2. Create a Professional Visual Identity
Invest in a professional logo, color palette, and typography. Ensure consistency across your signboard, business cards, price lists, and social media. Visual professionalism signals credibility.
3. Design Your Physical Space
Your salon interior is a physical manifestation of your brand. Whether budget-friendly or luxurious, ensure cleanliness, thoughtful layout, and a welcoming atmosphere. Porcelain’s success comes from “a sense of calm, comfort, and care that you feel the moment you walk in”.
4. Build a Digital Presence
Create Instagram and Facebook profiles. Post before-and-after photos (with client permission). Share behind-the-scenes content. Respond to comments and messages promptly. Your digital presence is often the first impression potential clients have of your brand.
5. Deliver Consistent Quality
Branding is not just what you say—it is what you do. Every client interaction, every service, every follow-up message either strengthens or weakens your brand. Consistency builds trust.

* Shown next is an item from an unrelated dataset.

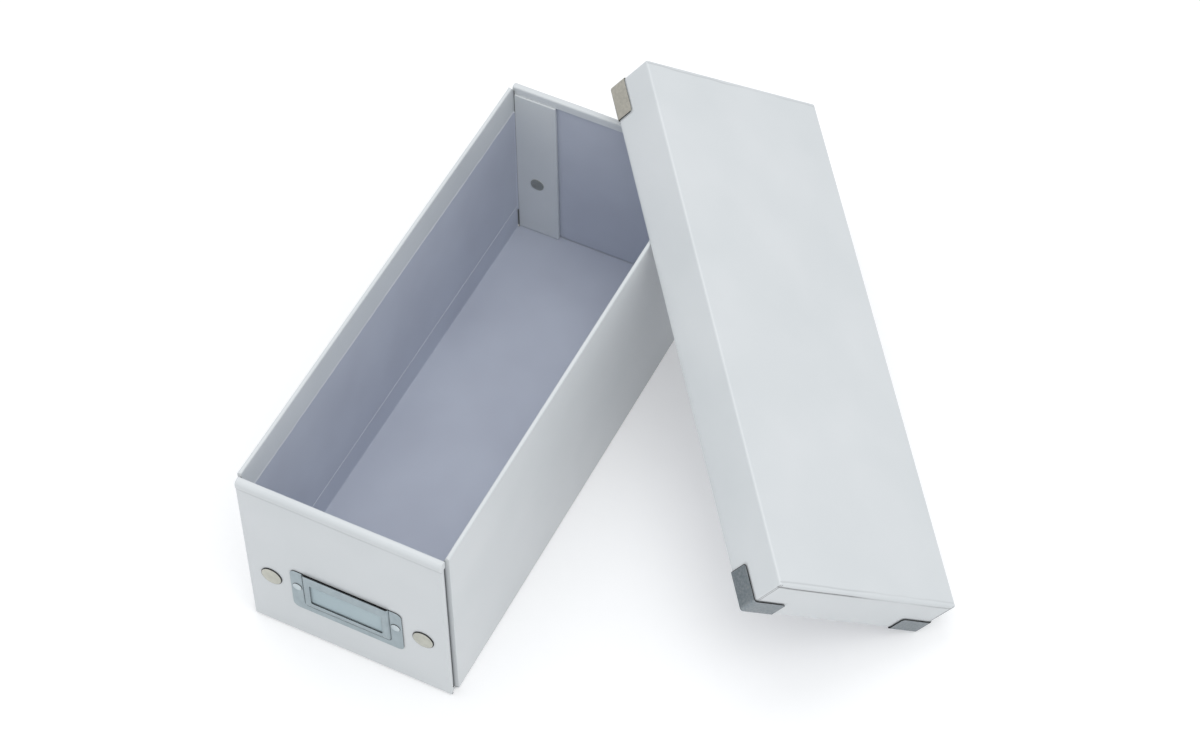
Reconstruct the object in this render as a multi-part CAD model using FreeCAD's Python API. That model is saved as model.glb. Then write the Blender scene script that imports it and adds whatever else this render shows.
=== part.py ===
import FreeCAD, Part
import math
import os

# A lidded storage box for discs, of paper-covered board, shown open with its lid leaning on it.
# Millimetres. +X is the right side, +Y the back, +Z up. The origin is at the centre of the underside.

# Body, outside
body_length = 345.5
body_width = 136.5
body_height = 133.5

# Board and paper
board = 2.0
wrap = 0.25
lining = 0.2

# Folds and edges
fold_radius = 2.7
corner_fold_radius = 3.6
wall_rim_radius = 0.9
wall_turn_in = 17.0
floor_margin = 20.0
end_wall_inset = 1.8
body_gap = 0.7
overcut = 1.0

# Thick rim of the two end walls
rim_height = 6.0
rim_radius = 1.7
lip_gap = 0.4
rim_crease_radius = 0.12

# Flaps that fold in behind the end walls
flap_tail_gap = 1.0
flap_floor_gap = 0.5
flap_top_gap = 0.4
corner_fold_drop = 2.0

# Press studs
stud_inset = 17.8
stud_height = 49.8
cap_radius = 7.0
cap_edge = 0.45
cap_crown = 0.65
cap_shank_radius = 1.2
socket_radius = 5.0
socket_bore_radius = 2.4
socket_floor = 0.4
post_radius = 1.9
post_length = 2.0
post_round = 0.5
flap_shank_radius = 1.4
flange_radius = 4.6
flange_thickness = 0.5
bore_clearance = 0.05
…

6. Collect and Showcase Testimonials
Happy clients are your best brand ambassadors. Request testimonials, encourage reviews on Google and Facebook, and share client stories (with permission). Social proof is powerful in beauty services where trust is paramount.
7. Train Your Staff as Brand Ambassadors
Your staff represents your brand. Invest in training not just in technical skills but in customer service, communication, and professionalism. A well-trained, courteous team builds your brand with every client interaction.

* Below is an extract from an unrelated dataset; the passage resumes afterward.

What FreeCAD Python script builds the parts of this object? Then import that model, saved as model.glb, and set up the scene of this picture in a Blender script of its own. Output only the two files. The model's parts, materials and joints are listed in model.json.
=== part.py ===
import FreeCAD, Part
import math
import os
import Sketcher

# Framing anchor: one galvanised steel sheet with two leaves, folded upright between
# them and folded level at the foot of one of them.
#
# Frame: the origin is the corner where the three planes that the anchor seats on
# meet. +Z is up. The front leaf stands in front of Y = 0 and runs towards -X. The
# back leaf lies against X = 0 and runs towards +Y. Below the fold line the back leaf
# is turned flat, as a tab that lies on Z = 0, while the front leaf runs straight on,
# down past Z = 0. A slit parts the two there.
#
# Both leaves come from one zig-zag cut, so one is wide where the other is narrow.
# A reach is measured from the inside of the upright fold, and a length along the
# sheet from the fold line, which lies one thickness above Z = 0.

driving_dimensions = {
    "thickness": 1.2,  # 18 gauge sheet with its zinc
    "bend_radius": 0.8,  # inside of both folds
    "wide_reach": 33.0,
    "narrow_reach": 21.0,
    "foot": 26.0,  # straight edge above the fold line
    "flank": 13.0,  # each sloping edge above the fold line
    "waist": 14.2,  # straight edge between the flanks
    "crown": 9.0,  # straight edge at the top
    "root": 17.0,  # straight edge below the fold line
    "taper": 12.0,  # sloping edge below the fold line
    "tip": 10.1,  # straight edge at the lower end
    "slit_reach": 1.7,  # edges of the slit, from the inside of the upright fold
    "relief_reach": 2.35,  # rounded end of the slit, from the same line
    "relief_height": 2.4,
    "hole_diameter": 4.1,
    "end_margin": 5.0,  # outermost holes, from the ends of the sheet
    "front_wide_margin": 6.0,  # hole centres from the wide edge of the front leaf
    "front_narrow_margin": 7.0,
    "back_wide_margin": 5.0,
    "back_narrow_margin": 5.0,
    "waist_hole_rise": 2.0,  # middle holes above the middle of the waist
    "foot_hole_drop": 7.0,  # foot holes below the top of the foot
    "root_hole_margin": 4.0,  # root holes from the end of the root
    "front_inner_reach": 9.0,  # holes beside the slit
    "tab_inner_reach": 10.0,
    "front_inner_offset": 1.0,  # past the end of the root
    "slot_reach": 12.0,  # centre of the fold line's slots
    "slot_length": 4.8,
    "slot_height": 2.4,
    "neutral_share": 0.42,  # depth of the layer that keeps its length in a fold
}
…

The Investment Case: Branding as Business Asset
Brand building is often seen as an expense, but it is fundamentally an investment. Research on brand awareness in Pakistan’s beauty industry confirms that strong brands generate higher profitability and purchase intention.
For a salon owner, the return on branding investment comes in multiple forms:
-
Higher prices justified by brand perception
-
Lower customer acquisition costs through word-of-mouth and recognition
-
Higher retention rates driven by emotional connection
-
Resilience against competition when a brand is established
The journey of Peng Qureshi—from a single room in her house to a recognized industry name—demonstrates that branding is a long-term investment with compounding returns.
Conclusion: Your Salon Deserves a Brand
In Pakistan’s evolving beauty industry, a salon is no longer just a place to get services. It is a brand—or it should be. Branding builds trust in a sector where trust is everything. It differentiates you from countless competitors. It justifies premium pricing, drives loyalty, and creates a digital presence that attracts new clients daily.
Whether you run a bara parlour in DHA or an acha parlour in Johar Town, the principles are the same. Define who you are. Communicate it consistently. Deliver on your promise. Treat every client interaction as a brand-building opportunity.
The women who walk through your door are not just seeking services. They are seeking confidence, care, and a moment of transformation. Your brand is the bridge between their desire and your delivery. Build it thoughtfully, invest in it consistently, and watch your salon grow from a place of business into a beloved destination.
In the words of Fatima, founder of Porcelain: “A space built with intention rather than pressure… where beauty doesn’t feel forced, where confidence comes naturally, and where every detail carries a story”. That is the power of branding. And it is available to every salon willing to invest in its own story.